Une génération de crétins digitaux ?

Ces évolutions, inédites, inquiètent. Depuis dix ans, on ne compte plus les succès éditoriaux sur le thème du danger des écrans. La préoccupation des pouvoirs publics est non moins grande, comme en témoigne le rapport 2021 de la défenseure des droits sur la santé mentale des enfants qui rapporte les risques de « développement cognitif altéré » et « cyberdépendance » cités par les professionnels de l’enfance auditionnés. Mais ces craintes sont-elles scientifiquement fondées ? Pas tout à fait, répond S. Tisseron : « Les professionnels de santé ont tendance à surestimer l’occurrence des troubles car ils ne côtoient que les enfants qui vont mal. » Plus encore, il n’existerait pour le moment aucune preuve scientifique de la nocivité intrinsèque des écrans sur le cerveau des enfants : « Seul le risque d’altération du sommeil, résultant de l’usage nocturne et de la lumière bleue des led qui perturbe les rythmes biologiques, est bien établi », affirme S. Tisseron, qui signale des répercussions secondaires sur la concentration, la sociabilité et l’alimentation. De même, la notion de cyberdépendance fait débat. À l’heure actuelle, seul le « gaming disorder » ou « trouble du jeu vidéo » a été ajouté en 2019 à la Classification internationale des maladies (CIM-11) de l’OMS. Néanmoins, les preuves scientifiques ont été jugées insuffisantes pour justifier son entrée dans le prestigieux DSM-5, le manuel diagnostique des troubles mentaux. Pas question pour autant de nier l’existence de comportements compulsifs, assure Séverine Erhel, maîtresse de conférences en psychologie cognitive qui préfère parler d’« usages problématiques des écrans », distinguables de la simple « passion » pour les jeux vidéo par leurs répercussions majeures sur la scolarité et les relations sociales.

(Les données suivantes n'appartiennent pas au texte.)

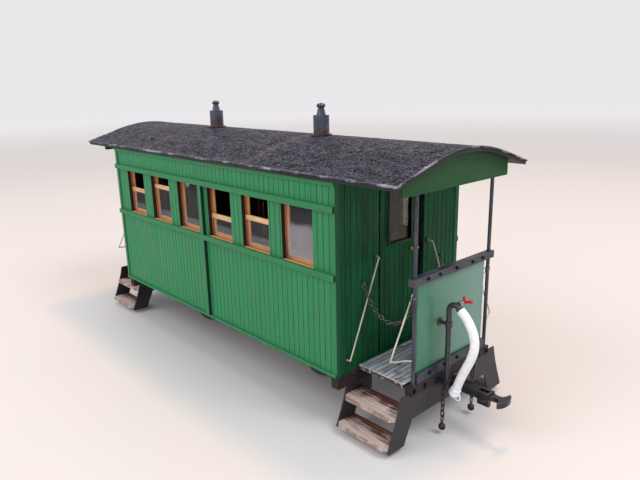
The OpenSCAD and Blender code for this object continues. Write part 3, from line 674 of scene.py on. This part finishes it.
def sheet_panel(name, colour, reflection_colour, edge_colour):
    """The platform's painted sheet: satin green, greyed towards one upright edge by a painted
    reflection, with a pale strip along that edge, rubbed bare and a painted highlight."""
    f = Finish(name, 0.42)
    fibres = f.fibres((300, 300, 70), 50.0)
    dark, light = shades(colour, 0.84, 1.16)
    tone = f.weighted((fibres["Blotch"], 0.6), (fibres["Streak"], 0.4))
    f.colour = f.over(tone, dark, light)
    low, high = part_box("platform_panels")
    across = f.calc("MULTIPLY", f.y, f.calc("SIGN", f.x))
    # Painted reflection: the sheet greys towards one upright edge for the reflection in its gloss.
    painted_reflection = f.step(across, low.y * 0.9, high.y, 0, 0.85)
    f.cover(painted_reflection, linear(reflection_colour))
    # The pale strip beside that edge is rubbed bare paint and a painted highlight.
    worn = f.worn_edge(f.calc("SUBTRACT", high.y, across), 0.0004, 500.0)
    f.cover(worn, linear(edge_colour))
    f.set("Roughness", f.calc("MULTIPLY_ADD", fibres["Blotch"], 0.15, 0.24))
    f.bump(fibres["Blotch"], 0.00008, 0.4)
    return f.finished()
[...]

Souvent symptômes d’un mal-être plus général chez les jeunes, ces usages excessifs peuvent aussi être entretenus par l’efficacité redoutable des dark patterns, ces interfaces truquées auxquelles recourt un nombre croissant de sites et applications : « Ces dark patterns sont conçus pour exploiter les failles de la psychologie humaine – telles que le syndrome FOMO (fear of missing out), la peur de rater quelque chose – en vue de manipuler l’internaute, de monopoliser son attention, ou de susciter des achats compulsifs », avertit la chercheuse.